- _WHAT TO PRODUCE_: Extract every entry word for word.

━━━━━ SUPPLIED ENTRIES ━━━━━

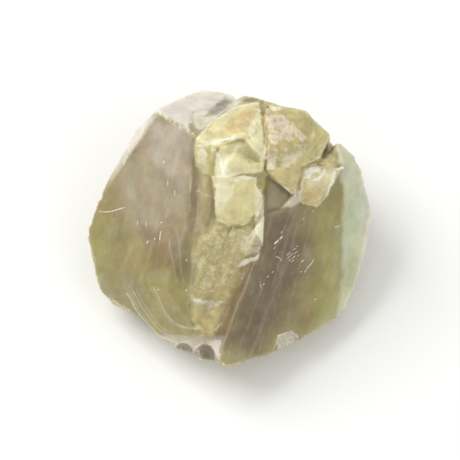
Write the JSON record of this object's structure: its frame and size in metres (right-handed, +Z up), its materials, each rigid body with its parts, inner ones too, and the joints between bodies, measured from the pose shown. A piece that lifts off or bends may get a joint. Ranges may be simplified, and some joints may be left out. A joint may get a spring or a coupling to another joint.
{
  "type": "rough green calcite",
  "caption": "Hand-broken lump of pale green calcite with flat cleavage faces, a crusted block at its crown and a flat underside to rest on.",
  "frame": {"origin": "on the flat underside, near the middle of the lump", "axes": "+Z up from the surface it rests on; the show side looks towards +Z and leans 25 degrees towards -Y; +X runs to the right of the show side"},
  "size_m": [0.0856, 0.0896, 0.0527],
  "materials": {
    "calcite": "translucent olive-green calcite, waxy to glassy on the cleavage faces and dull on the crust"
  },
  "bodies": {
    "root": {"calcite": "calcite"}
  },
  "joints": []
}
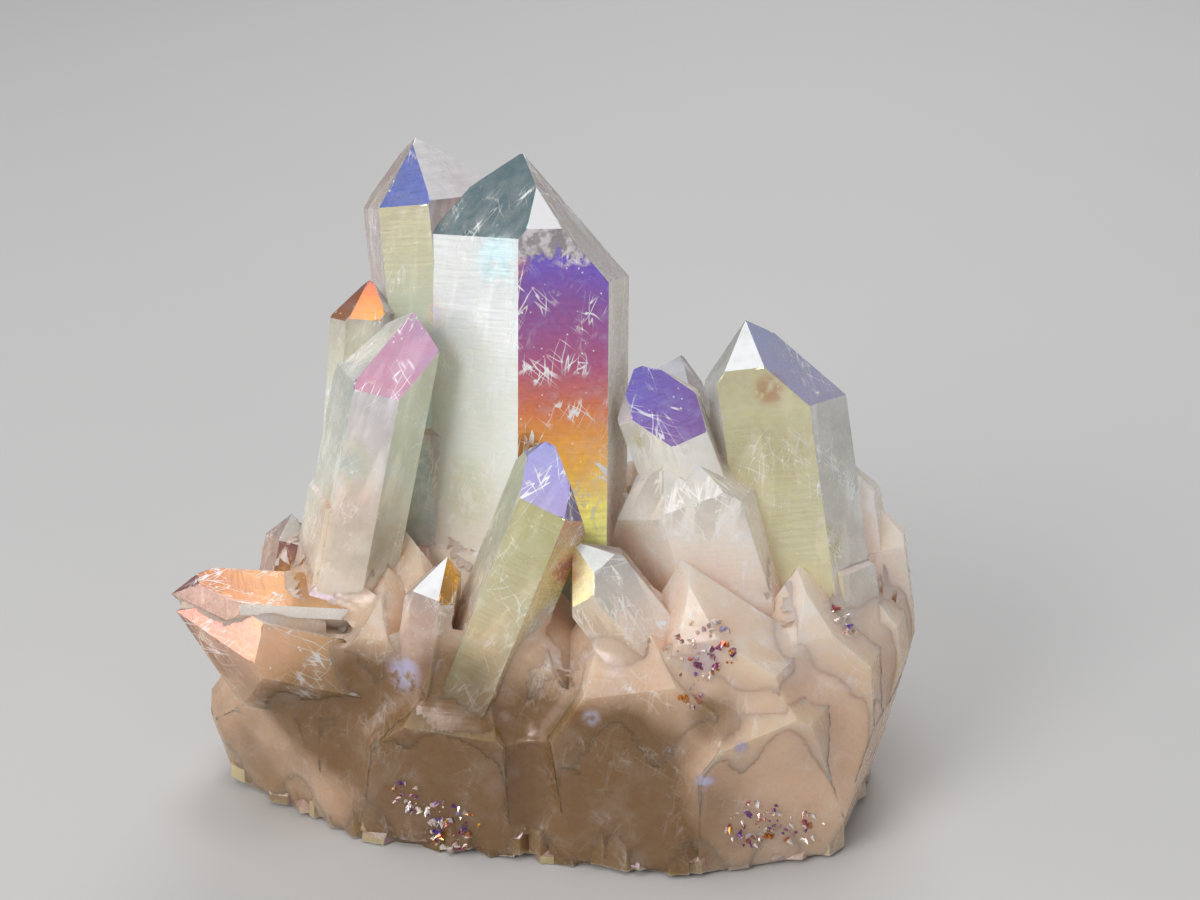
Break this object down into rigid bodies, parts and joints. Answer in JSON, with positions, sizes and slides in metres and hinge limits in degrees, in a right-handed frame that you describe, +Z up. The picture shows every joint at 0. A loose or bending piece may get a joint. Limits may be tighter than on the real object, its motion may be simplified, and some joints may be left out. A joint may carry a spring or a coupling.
{
  "type": "quartz cluster",
  "caption": "Free-standing aura quartz cluster: pointed six-sided crystals with a thin rainbow metal coat, grown together out of one milky foot.",
  "frame": {"origin": "centre of the bounding box at the ground it stands on", "axes": "+Z up from the ground to the tips, -Y towards the side with the largest crystal faces, +X to the right as seen from there, which is the longest extent"},
  "size_m": [0.0646, 0.0396, 0.0559],
  "materials": {
    "coated_quartz": "milky to clear quartz under a thin iridescent metal coat"
  },
  "bodies": {
    "root": {"quartz_cluster": "coated_quartz"}
  },
  "joints": []
}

━━━━━

- _FINISHED EXERCISE_:
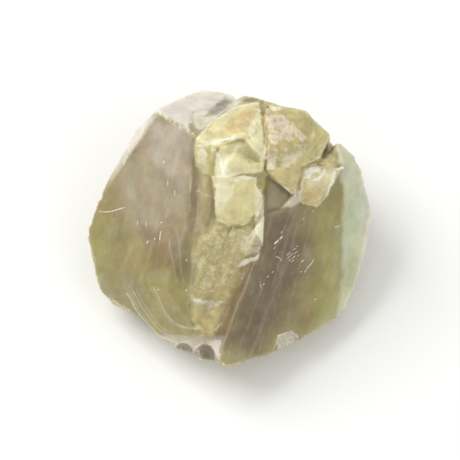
Write the JSON record of this object's structure: its frame and size in metres (right-handed, +Z up), its materials, each rigid body with its parts, inner ones too, and the joints between bodies, measured from the pose shown. A piece that lifts off or bends may get a joint. Ranges may be simplified, and some joints may be left out. A joint may get a spring or a coupling to another joint.
{
  "type": "rough green calcite",
  "caption": "Hand-broken lump of pale green calcite with flat cleavage faces, a crusted block at its crown and a flat underside to rest on.",
  "frame": {"origin": "on the flat underside, near the middle of the lump", "axes": "+Z up from the surface it rests on; the show side looks towards +Z and leans 25 degrees towards -Y; +X runs to the right of the show side"},
  "size_m": [0.0856, 0.0896, 0.0527],
  "materials": {
    "calcite": "translucent olive-green calcite, waxy to glassy on the cleavage faces and dull on the crust"
  },
  "bodies": {
    "root": {"calcite": "calcite"}
  },
  "joints": []
}
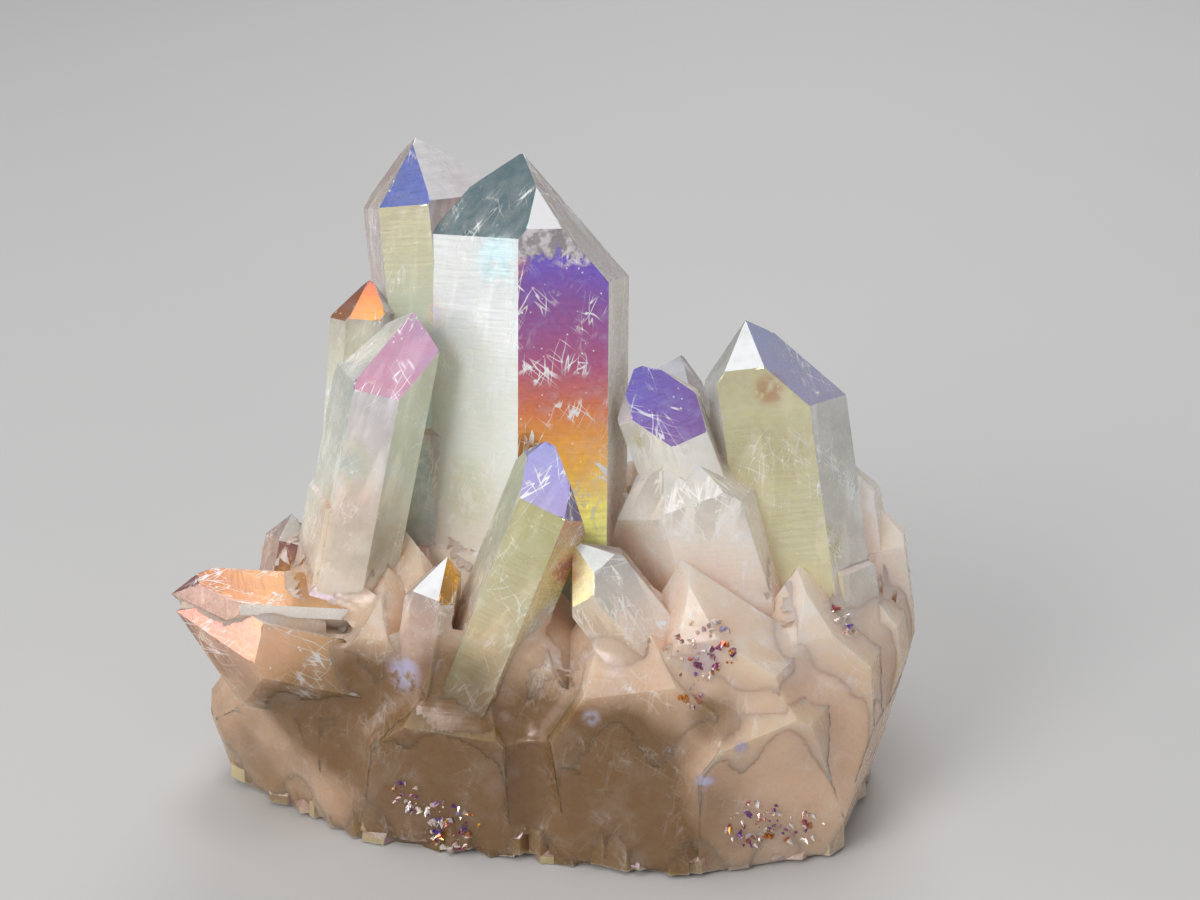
Break this object down into rigid bodies, parts and joints. Answer in JSON, with positions, sizes and slides in metres and hinge limits in degrees, in a right-handed frame that you describe, +Z up. The picture shows every joint at 0. A loose or bending piece may get a joint. Limits may be tighter than on the real object, its motion may be simplified, and some joints may be left out. A joint may carry a spring or a coupling.
{
  "type": "quartz cluster",
  "caption": "Free-standing aura quartz cluster: pointed six-sided crystals with a thin rainbow metal coat, grown together out of one milky foot.",
  "frame": {"origin": "centre of the bounding box at the ground it stands on", "axes": "+Z up from the ground to the tips, -Y towards the side with the largest crystal faces, +X to the right as seen from there, which is the longest extent"},
  "size_m": [0.0646, 0.0396, 0.0559],
  "materials": {
    "coated_quartz": "milky to clear quartz under a thin iridescent metal coat"
  },
  "bodies": {
    "root": {"quartz_cluster": "coated_quartz"}
  },
  "joints": []
}